> **WHAT IS REQUIRED**: Everything in the listing below from the line containing "with chamfered ends" through the line containing "obj.parent = empty" should be repeated exactly; leave out every other line.

> **MATERIAL PROVIDED**:
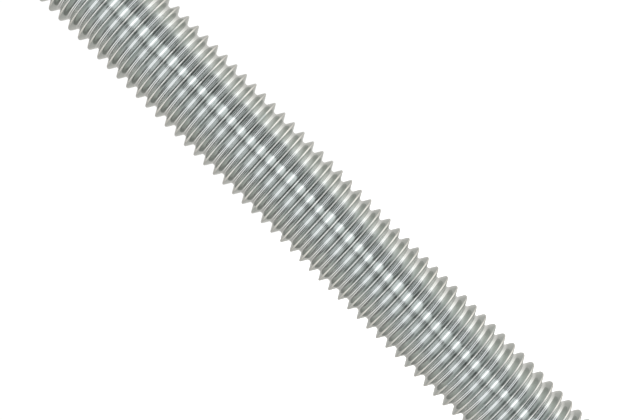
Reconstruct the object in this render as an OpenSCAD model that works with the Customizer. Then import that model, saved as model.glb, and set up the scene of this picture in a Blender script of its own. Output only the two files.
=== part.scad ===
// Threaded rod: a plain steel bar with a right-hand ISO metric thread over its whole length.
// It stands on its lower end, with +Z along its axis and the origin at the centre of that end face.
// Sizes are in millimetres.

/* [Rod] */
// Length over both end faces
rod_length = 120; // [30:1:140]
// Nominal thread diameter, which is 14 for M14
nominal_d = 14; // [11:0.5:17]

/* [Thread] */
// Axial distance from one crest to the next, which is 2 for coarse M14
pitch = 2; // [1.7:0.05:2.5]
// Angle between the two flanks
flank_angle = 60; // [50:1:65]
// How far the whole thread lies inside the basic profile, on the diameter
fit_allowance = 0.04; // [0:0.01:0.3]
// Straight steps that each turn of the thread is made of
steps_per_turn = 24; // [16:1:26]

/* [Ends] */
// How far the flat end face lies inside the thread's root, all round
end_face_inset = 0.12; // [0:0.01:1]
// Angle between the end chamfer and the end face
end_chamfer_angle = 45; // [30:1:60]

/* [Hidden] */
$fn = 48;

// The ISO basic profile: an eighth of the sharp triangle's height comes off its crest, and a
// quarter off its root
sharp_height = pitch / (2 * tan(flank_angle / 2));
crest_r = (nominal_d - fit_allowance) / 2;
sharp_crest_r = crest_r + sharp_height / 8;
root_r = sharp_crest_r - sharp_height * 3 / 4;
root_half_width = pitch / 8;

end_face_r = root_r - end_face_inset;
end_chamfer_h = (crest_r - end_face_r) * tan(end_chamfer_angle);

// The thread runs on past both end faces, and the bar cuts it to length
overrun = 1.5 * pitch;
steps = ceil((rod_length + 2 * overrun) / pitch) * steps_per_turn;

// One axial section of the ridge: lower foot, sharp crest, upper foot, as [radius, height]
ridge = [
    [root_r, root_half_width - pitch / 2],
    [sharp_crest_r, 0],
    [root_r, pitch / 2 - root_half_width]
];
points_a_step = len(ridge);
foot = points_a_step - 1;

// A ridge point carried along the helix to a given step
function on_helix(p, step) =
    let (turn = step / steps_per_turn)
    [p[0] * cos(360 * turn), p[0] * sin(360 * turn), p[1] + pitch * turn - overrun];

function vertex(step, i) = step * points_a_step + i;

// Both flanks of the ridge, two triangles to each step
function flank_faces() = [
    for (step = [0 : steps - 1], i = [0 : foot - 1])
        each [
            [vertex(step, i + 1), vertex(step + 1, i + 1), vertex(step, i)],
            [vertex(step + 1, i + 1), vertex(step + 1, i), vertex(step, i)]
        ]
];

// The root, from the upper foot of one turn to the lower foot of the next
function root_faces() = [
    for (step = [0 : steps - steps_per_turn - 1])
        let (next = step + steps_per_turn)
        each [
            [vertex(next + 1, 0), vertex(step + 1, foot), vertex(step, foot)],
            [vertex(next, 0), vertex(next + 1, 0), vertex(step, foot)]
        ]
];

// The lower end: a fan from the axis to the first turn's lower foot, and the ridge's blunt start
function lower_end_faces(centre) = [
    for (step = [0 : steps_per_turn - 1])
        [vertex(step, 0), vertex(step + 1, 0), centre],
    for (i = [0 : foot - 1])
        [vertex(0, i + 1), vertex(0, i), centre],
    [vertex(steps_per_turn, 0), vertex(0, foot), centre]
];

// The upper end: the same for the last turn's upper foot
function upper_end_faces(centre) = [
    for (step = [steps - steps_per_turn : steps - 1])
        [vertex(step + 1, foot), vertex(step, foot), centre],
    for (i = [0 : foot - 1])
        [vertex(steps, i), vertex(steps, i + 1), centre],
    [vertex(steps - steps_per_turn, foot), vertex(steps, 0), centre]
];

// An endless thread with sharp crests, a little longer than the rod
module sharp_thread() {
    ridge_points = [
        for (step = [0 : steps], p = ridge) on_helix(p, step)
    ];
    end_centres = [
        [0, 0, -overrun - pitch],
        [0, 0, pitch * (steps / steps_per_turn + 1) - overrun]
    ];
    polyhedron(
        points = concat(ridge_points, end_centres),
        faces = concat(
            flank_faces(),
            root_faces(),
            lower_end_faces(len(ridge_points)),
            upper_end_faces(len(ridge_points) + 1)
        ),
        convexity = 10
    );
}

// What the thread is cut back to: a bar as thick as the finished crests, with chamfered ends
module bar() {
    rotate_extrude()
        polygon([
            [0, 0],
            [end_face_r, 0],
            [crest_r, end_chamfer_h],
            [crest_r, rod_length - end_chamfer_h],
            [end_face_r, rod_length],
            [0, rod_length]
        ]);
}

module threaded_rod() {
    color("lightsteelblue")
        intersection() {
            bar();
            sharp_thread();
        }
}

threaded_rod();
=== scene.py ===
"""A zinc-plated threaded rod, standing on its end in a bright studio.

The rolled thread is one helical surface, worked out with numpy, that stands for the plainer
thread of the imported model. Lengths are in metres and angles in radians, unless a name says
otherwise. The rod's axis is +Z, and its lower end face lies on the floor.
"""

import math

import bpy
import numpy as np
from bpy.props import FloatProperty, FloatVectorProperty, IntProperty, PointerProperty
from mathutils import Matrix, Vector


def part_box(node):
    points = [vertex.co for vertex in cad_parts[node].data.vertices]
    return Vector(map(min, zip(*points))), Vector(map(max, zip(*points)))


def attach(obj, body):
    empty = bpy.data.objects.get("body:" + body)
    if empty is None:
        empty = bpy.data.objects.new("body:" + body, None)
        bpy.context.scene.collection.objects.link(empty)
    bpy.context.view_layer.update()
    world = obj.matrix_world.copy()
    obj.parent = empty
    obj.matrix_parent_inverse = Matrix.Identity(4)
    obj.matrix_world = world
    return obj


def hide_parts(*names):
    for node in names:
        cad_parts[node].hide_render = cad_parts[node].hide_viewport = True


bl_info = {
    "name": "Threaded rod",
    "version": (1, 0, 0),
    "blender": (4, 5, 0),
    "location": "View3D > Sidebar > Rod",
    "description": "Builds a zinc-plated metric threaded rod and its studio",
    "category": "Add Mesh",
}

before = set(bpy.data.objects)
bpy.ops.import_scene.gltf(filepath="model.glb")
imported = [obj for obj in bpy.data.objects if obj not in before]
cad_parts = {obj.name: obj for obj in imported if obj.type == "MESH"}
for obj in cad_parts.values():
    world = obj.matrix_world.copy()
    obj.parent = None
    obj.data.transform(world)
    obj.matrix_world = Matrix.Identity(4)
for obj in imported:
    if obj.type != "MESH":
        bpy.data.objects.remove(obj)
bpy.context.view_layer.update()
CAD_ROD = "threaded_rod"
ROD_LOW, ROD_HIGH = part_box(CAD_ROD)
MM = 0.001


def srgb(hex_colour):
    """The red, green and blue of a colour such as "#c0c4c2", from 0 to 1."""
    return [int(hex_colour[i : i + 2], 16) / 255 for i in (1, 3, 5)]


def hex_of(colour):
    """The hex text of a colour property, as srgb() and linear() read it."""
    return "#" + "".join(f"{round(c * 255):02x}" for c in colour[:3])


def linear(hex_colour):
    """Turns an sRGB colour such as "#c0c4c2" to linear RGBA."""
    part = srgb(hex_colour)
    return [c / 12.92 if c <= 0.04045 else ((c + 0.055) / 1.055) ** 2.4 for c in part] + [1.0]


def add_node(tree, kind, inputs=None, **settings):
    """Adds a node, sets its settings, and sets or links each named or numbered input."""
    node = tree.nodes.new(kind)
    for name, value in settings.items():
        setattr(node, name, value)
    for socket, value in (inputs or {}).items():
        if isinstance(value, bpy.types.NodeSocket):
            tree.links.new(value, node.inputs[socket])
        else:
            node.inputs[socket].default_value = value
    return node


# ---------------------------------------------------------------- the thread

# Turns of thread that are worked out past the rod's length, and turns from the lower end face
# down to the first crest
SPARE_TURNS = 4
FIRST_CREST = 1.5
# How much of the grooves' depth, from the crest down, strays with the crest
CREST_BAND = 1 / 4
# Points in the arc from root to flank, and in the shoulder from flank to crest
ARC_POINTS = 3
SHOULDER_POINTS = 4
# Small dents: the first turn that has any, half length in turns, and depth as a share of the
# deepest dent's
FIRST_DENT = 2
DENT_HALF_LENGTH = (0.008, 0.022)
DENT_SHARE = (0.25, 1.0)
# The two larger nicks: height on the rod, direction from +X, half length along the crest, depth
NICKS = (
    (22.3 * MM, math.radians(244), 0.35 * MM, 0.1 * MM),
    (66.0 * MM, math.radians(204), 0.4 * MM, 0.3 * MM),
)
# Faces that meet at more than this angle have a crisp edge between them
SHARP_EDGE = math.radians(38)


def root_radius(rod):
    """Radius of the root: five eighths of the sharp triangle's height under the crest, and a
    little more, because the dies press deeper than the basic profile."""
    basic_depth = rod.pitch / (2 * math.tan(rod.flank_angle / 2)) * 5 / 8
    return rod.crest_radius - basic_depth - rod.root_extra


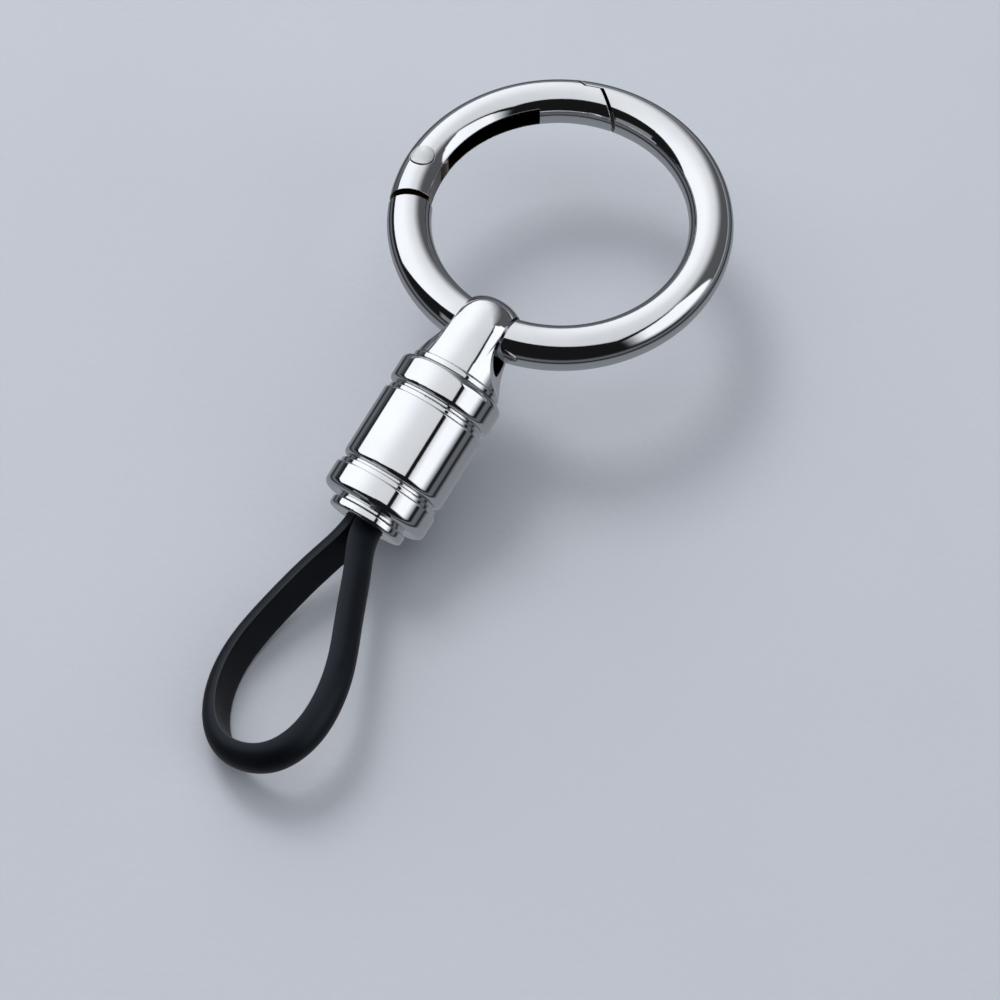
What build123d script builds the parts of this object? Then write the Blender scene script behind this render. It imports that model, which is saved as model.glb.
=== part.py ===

> **ANSWER TO THE PROBLEM**:
// What the thread is cut back to: a bar as thick as the finished crests, with chamfered ends
module bar() {
    rotate_extrude()
        polygon([
            [0, 0],
            [end_face_r, 0],
            [crest_r, end_chamfer_h],
            [crest_r, rod_length - end_chamfer_h],
            [end_face_r, rod_length],
            [0, rod_length]
        ]);
}

module threaded_rod() {
    color("lightsteelblue")
        intersection() {
            bar();
            sharp_thread();
        }
}

threaded_rod();
=== scene.py ===
"""A zinc-plated threaded rod, standing on its end in a bright studio.

The rolled thread is one helical surface, worked out with numpy, that stands for the plainer
thread of the imported model. Lengths are in metres and angles in radians, unless a name says
otherwise. The rod's axis is +Z, and its lower end face lies on the floor.
"""

import math

import bpy
import numpy as np
from bpy.props import FloatProperty, FloatVectorProperty, IntProperty, PointerProperty
from mathutils import Matrix, Vector


def part_box(node):
    points = [vertex.co for vertex in cad_parts[node].data.vertices]
    return Vector(map(min, zip(*points))), Vector(map(max, zip(*points)))


def attach(obj, body):
    empty = bpy.data.objects.get("body:" + body)
    if empty is None:
        empty = bpy.data.objects.new("body:" + body, None)
        bpy.context.scene.collection.objects.link(empty)
    bpy.context.view_layer.update()
    world = obj.matrix_world.copy()
    obj.parent = empty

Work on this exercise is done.